§ Goal: For the listing that follows, give again exactly the lines from the one with "build_plug_relief(plug)" to the one with "obj.parent = empty", including both.

§ Material supplied:

>>>>>

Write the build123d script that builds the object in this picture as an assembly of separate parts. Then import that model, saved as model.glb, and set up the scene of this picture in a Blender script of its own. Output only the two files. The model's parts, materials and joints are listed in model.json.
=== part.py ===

<<<<<
>>>>>

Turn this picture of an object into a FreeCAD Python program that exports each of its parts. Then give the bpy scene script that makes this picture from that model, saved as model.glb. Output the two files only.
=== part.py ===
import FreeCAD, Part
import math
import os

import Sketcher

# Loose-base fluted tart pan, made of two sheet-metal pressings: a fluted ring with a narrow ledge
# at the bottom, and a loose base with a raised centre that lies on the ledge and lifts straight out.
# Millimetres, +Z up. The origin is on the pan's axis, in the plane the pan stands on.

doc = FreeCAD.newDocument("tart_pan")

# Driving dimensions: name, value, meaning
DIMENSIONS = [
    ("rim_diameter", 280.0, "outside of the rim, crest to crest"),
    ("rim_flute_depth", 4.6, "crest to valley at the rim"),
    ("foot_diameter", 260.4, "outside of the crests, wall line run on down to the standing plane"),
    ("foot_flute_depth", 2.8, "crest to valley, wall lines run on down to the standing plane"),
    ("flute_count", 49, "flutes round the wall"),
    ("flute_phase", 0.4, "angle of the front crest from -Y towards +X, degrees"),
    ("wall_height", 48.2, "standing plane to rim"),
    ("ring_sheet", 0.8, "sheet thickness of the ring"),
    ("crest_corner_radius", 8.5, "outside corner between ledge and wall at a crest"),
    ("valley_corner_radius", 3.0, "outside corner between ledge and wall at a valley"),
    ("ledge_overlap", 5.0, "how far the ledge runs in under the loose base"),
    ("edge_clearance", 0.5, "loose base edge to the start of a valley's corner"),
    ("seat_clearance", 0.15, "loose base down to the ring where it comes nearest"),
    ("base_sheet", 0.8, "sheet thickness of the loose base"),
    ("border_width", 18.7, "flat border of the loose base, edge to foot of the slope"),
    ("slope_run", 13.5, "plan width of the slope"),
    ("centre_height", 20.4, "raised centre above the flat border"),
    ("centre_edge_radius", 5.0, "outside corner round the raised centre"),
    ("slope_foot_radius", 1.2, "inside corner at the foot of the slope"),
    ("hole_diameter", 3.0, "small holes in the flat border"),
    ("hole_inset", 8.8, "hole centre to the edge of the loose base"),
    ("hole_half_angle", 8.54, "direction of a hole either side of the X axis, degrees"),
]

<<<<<
>>>>>

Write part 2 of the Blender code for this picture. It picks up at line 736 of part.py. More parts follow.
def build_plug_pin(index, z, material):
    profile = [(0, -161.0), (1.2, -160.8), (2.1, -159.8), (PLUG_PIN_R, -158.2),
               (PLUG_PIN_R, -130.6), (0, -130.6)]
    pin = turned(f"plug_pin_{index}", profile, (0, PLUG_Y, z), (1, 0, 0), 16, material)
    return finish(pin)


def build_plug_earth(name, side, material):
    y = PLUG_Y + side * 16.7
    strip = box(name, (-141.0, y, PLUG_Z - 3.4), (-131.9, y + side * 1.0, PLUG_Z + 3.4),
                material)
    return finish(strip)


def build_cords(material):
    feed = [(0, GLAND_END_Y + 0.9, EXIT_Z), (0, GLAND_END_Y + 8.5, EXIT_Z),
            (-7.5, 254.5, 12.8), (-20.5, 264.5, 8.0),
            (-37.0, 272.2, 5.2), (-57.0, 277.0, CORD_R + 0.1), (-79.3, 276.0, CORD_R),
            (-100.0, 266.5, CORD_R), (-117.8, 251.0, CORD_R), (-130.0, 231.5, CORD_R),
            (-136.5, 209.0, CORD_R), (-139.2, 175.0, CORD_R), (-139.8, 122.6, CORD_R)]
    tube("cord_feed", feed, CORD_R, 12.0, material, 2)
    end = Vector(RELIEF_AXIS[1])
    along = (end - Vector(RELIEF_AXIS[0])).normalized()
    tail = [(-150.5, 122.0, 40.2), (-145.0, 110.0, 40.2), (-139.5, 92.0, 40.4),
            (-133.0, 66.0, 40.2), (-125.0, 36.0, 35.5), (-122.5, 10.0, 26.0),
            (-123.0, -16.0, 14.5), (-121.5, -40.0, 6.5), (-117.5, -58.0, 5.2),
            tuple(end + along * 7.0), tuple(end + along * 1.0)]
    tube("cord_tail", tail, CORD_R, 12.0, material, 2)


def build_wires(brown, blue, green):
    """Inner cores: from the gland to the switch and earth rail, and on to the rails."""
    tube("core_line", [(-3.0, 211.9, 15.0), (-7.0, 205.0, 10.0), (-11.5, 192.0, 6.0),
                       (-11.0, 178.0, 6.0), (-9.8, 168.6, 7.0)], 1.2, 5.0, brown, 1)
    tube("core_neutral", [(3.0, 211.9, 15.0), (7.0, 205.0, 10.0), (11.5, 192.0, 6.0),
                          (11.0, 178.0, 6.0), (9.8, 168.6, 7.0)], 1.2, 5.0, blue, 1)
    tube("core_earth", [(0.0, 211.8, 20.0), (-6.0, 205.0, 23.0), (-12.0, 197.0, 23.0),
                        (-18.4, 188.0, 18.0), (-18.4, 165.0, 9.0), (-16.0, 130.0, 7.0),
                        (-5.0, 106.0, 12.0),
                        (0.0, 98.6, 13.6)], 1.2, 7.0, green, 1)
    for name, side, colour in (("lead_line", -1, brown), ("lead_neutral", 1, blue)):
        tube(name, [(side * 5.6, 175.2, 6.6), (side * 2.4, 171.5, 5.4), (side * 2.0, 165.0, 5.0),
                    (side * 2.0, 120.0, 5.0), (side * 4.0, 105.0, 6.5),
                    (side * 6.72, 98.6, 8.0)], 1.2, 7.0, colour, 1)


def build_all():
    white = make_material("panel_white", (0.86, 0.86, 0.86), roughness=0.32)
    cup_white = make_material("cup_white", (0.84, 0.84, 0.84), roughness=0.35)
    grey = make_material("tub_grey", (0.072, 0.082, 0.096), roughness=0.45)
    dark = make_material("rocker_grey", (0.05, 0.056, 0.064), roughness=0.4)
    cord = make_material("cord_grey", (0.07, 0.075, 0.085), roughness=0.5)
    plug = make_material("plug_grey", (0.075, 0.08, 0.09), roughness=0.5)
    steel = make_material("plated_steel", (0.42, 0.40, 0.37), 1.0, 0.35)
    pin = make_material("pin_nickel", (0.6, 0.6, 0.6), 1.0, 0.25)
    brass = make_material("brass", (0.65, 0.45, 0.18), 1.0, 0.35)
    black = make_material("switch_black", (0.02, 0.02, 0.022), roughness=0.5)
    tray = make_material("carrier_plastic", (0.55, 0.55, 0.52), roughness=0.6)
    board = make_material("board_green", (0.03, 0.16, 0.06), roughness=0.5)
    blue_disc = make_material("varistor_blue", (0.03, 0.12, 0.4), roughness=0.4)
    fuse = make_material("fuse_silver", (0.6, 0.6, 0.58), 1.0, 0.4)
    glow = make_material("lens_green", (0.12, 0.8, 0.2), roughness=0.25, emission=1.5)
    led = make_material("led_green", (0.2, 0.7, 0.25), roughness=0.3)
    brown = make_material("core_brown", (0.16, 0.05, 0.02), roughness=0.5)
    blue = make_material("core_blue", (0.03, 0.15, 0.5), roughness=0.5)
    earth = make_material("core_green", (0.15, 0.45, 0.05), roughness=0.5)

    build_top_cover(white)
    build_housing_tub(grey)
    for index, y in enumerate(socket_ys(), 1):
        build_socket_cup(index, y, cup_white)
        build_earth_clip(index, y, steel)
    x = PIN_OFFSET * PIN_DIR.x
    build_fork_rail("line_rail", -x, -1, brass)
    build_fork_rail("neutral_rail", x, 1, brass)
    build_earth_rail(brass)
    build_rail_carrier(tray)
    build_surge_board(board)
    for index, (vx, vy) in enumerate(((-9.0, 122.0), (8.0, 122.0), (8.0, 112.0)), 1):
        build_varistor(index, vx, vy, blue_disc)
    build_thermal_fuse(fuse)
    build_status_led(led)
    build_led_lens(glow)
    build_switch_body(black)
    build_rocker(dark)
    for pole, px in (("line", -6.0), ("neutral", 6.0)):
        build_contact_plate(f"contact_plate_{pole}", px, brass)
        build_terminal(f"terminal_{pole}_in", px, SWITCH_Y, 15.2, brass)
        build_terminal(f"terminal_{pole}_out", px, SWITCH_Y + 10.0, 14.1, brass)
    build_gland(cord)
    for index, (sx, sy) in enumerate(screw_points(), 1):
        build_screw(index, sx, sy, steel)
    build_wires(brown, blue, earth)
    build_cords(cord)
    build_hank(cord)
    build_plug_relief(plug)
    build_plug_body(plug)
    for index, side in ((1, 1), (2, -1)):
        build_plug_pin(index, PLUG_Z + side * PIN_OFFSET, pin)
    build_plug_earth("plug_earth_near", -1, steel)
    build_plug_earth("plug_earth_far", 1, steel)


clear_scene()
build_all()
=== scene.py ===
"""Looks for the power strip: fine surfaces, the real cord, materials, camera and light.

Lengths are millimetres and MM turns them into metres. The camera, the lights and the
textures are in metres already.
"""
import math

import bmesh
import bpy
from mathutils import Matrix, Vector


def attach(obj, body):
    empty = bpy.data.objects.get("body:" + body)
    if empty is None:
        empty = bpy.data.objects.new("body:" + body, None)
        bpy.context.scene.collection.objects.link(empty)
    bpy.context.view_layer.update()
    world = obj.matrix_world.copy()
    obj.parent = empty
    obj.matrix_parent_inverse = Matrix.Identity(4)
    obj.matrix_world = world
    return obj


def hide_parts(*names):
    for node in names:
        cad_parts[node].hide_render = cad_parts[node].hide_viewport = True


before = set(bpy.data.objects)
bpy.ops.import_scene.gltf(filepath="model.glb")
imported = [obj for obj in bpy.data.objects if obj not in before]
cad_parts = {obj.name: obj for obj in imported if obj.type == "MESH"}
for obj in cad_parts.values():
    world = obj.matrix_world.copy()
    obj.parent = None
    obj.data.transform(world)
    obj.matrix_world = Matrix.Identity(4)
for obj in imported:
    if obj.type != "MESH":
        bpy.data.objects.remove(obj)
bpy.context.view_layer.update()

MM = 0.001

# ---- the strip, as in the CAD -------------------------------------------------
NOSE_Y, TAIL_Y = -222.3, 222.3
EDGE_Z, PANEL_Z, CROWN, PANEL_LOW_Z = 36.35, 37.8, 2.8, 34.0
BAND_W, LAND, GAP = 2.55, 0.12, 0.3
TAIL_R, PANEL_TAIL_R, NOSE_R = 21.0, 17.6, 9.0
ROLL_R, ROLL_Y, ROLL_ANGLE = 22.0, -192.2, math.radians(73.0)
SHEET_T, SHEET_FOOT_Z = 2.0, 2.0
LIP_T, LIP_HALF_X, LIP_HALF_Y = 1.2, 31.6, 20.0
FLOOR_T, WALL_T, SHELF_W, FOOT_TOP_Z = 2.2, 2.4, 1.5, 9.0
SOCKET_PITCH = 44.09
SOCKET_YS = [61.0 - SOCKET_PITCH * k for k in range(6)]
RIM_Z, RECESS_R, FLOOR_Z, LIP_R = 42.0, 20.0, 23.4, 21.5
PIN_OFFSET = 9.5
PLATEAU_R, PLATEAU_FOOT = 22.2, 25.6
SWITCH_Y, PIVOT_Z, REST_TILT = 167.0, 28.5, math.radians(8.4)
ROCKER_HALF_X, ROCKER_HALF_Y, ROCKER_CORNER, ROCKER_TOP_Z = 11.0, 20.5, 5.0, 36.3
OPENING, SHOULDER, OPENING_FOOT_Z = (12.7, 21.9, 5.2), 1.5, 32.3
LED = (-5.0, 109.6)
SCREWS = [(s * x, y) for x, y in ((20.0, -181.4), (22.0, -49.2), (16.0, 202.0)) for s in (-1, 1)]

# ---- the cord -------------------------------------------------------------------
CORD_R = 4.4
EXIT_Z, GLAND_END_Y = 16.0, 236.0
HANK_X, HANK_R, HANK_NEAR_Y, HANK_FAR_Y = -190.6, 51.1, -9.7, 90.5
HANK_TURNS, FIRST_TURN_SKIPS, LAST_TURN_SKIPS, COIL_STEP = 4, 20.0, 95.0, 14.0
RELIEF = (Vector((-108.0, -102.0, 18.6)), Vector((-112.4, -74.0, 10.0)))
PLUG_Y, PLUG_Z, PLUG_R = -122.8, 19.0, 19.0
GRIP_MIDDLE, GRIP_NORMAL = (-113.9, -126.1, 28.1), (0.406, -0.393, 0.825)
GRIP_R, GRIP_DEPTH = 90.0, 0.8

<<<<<

§ Answer in full:
    build_plug_relief(plug)
    build_plug_body(plug)
    for index, side in ((1, 1), (2, -1)):
        build_plug_pin(index, PLUG_Z + side * PIN_OFFSET, pin)
    build_plug_earth("plug_earth_near", -1, steel)
    build_plug_earth("plug_earth_far", 1, steel)


clear_scene()
build_all()
=== scene.py ===
"""Looks for the power strip: fine surfaces, the real cord, materials, camera and light.

Lengths are millimetres and MM turns them into metres. The camera, the lights and the
textures are in metres already.
"""
import math

import bmesh
import bpy
from mathutils import Matrix, Vector


def attach(obj, body):
    empty = bpy.data.objects.get("body:" + body)
    if empty is None:
        empty = bpy.data.objects.new("body:" + body, None)
        bpy.context.scene.collection.objects.link(empty)
    bpy.context.view_layer.update()
    world = obj.matrix_world.copy()
    obj.parent = empty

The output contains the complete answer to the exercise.